An annual treat could become something more dominant in a post-COVID-19 landscape, partially because of how studios seem to be committed to musicals. The massive box office success of original musicals La La Land and The Greatest Showman has gotten studios eager to replicate that success. In the Heights, Everybody's Talking About Jamie, Cyrano, Dear Evan Hansen, and West Side Story are all set for 2021 releases. Beyond those titles, Little Shop of Horrors, Sunset Boulevard, Spamalot, and Wicked are all in development. Some of these are being adapted because Hollywood loves familiar names and those are all apparent in the cases of Wicked and West Side Story.
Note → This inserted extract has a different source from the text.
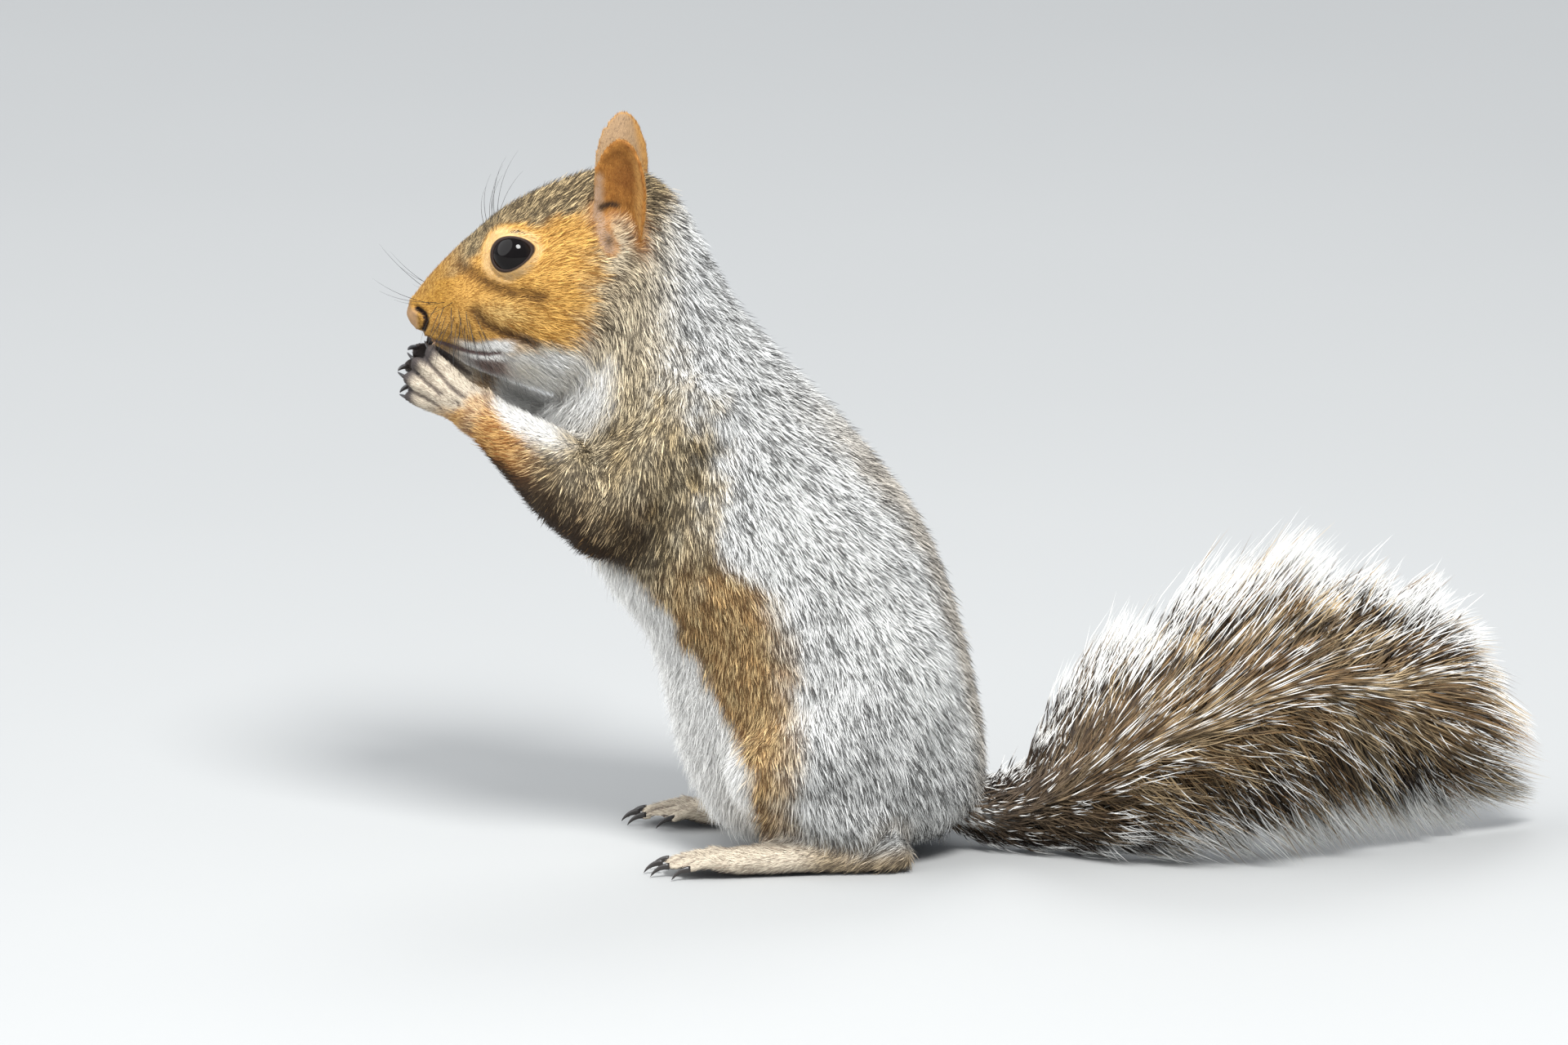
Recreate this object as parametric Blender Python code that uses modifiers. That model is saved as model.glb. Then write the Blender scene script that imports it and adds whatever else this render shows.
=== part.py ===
"""An eastern gray squirrel standing upright on its hind feet, life size, as a still model.

Frame: +Z up, the floor at Z = 0, the nose towards -Y, the animal's left side towards +X.
Lengths below are in millimetres and are scaled to metres when the meshes are made.

The body is modelled whole, from lofts and ellipsoids that are fused, smoothed and thinned out,
and is then parted with thin cuts. Arms, feet, ears, eyes and claws are bodies of their own,
each seated in its host with a small gap. Every outline is that of the coat, not of the skin.
"""

import math

import bmesh
import bpy
from mathutils import Matrix, Vector

MM = 0.001
GAP = 0.3  # the thickness of a cut
SEAT_GAP = 0.4  # between a piece and the hollow it sits in, a little more where it bends
CORNER = 1.8  # the most that a seat gives a sharp corner, in gaps
FLOOR_DIP = 0.7  # how far the soles are modelled below the floor before they are cut flat
LEFT, RIGHT = 1, -1
SIDE_NAMES = {LEFT: "left", RIGHT: "right"}

# Main sizes
EYE_RADIUS = 6.3
EYE_CENTRE = (9.8, -73.2, 150.8)
FINGER_RADIUS = 1.7
TOE_RADIUS = 2.1
TOES = 5
FINGERS = 4
CLAW_BASE = (0.6, 1.0)  # half width and half depth where the claw leaves the toe
CLAW_TIP = 0.28
ARM_ROOT = 15.5  # the upper arm ends inside the trunk at this distance from the middle
CLAW_TURN = 1.1  # radians from its base to its tip
STRIDE = {LEFT: 0.0, RIGHT: -6.0}  # the right hind foot is a little ahead
SHELL_SEGMENTS = 14
EYE_SEGMENTS = 12
TAIL_CUTS = (12, 21, 29, 37)  # in quarters of a section

# Triangles for each fused body, before the cuts
BODY_TRIANGLES = 1850
ARM_TRIANGLES = 400
FOOT_TRIANGLES = 310
EAR_TRIANGLES = 160
TAIL_TRIANGLES = 440

SHARP_ANGLE = 40

# Colours: linear RGB and roughness
GRAY = ((0.42, 0.40, 0.38), 0.8)
TAN = ((0.45, 0.27, 0.12), 0.8)
RUST = ((0.40, 0.22, 0.09), 0.8)
CREAM = ((0.75, 0.70, 0.60), 0.8)
TAIL_GRAY = ((0.36, 0.32, 0.28), 0.85)
EYE_BLACK = ((0.01, 0.008, 0.008), 0.08)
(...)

Inadvertently, though, these musicals could be perfect for a post-pandemic climate. For starters, musicals are movies that, when done right, can make lift your body up with energy and joy. How can you not wanna tap your toes to Life's a Happy Song? How can the lyrics in any song written by Howard Ashman not make you smile? Musicals can convey as many tones as there are stars in the skies but Hollywood loves upbeat musicals. Those are the kind of movies that could be the perfect antidote to the pandemic blues. I know I've turned to revisiting the musical numbers from Velvet Goldmine and Hedwig and the Angry Inch plenty of times during quarantine. The chance of seeing new vibrant set pieces on the big screen that could make my soal sing would be enough to get me to buy a ticket.

Even better, though, is how the musical is a genre that can't be done alone. I mean, just the genre of the round song requires multiple people to be properly executed! Plus, so many musicals are about people uniting and working together. Doesn't a movie about people being friends and working together while singing jaunty tunes sound just divine right now after being cooped up in our homes for a year? The same can be said for the dazzling choreography in the best musicals. Which would you rather watch, people making the same "toilet paper is gone lol!" jokes in a pandemic-themed comedy or the next The Boys Are Back?

And then there's the simple point that the best musical movies are a joy to watch with a packed house. It's not the same glorious experience as watching these things as live theater, but God, watching people get enamored with musicals is a magical experience. People applauding after individual musical numbers. Moviegoers humming their favorite tunes as they leave the theater. Best of all though is that unspoken sensation as the movies going on. Everyone's united in being totally enraptured in watching what's going on on-screen. Just as the characters in a musical are united in a common goal, so too are the audience members united in a love for what they're seeing.

That level of wall-to-wall unity will be at the forefront of the minds of movie studio executives as they try to get theatrical moviegoing to return to some level of normalcy in the coming months. Clearly, one way they're trying to accomplish this is by greenlighting a whole lot of movies that explicitly involve the pandemic. I have no problem with thoughtful auteurs like Ava DuVernay or Richard Linklater making character pieces that evoke this health crisis. But Locked Down alone makes the idea of further genre entertainment lamely covering the COVID-19 pandemic sound like a disaster.

How about instead giving me and moviegoers' everywhere vibrant musicals that remind us of the joys of unity, belting out our deepest desires and plain o'l fun? That sounds like the perfect antidote to the last nightmarish year of dealing with this health crisis. The musicals have managed to be a respite from reality in the past, it's time for the genre to do that once again!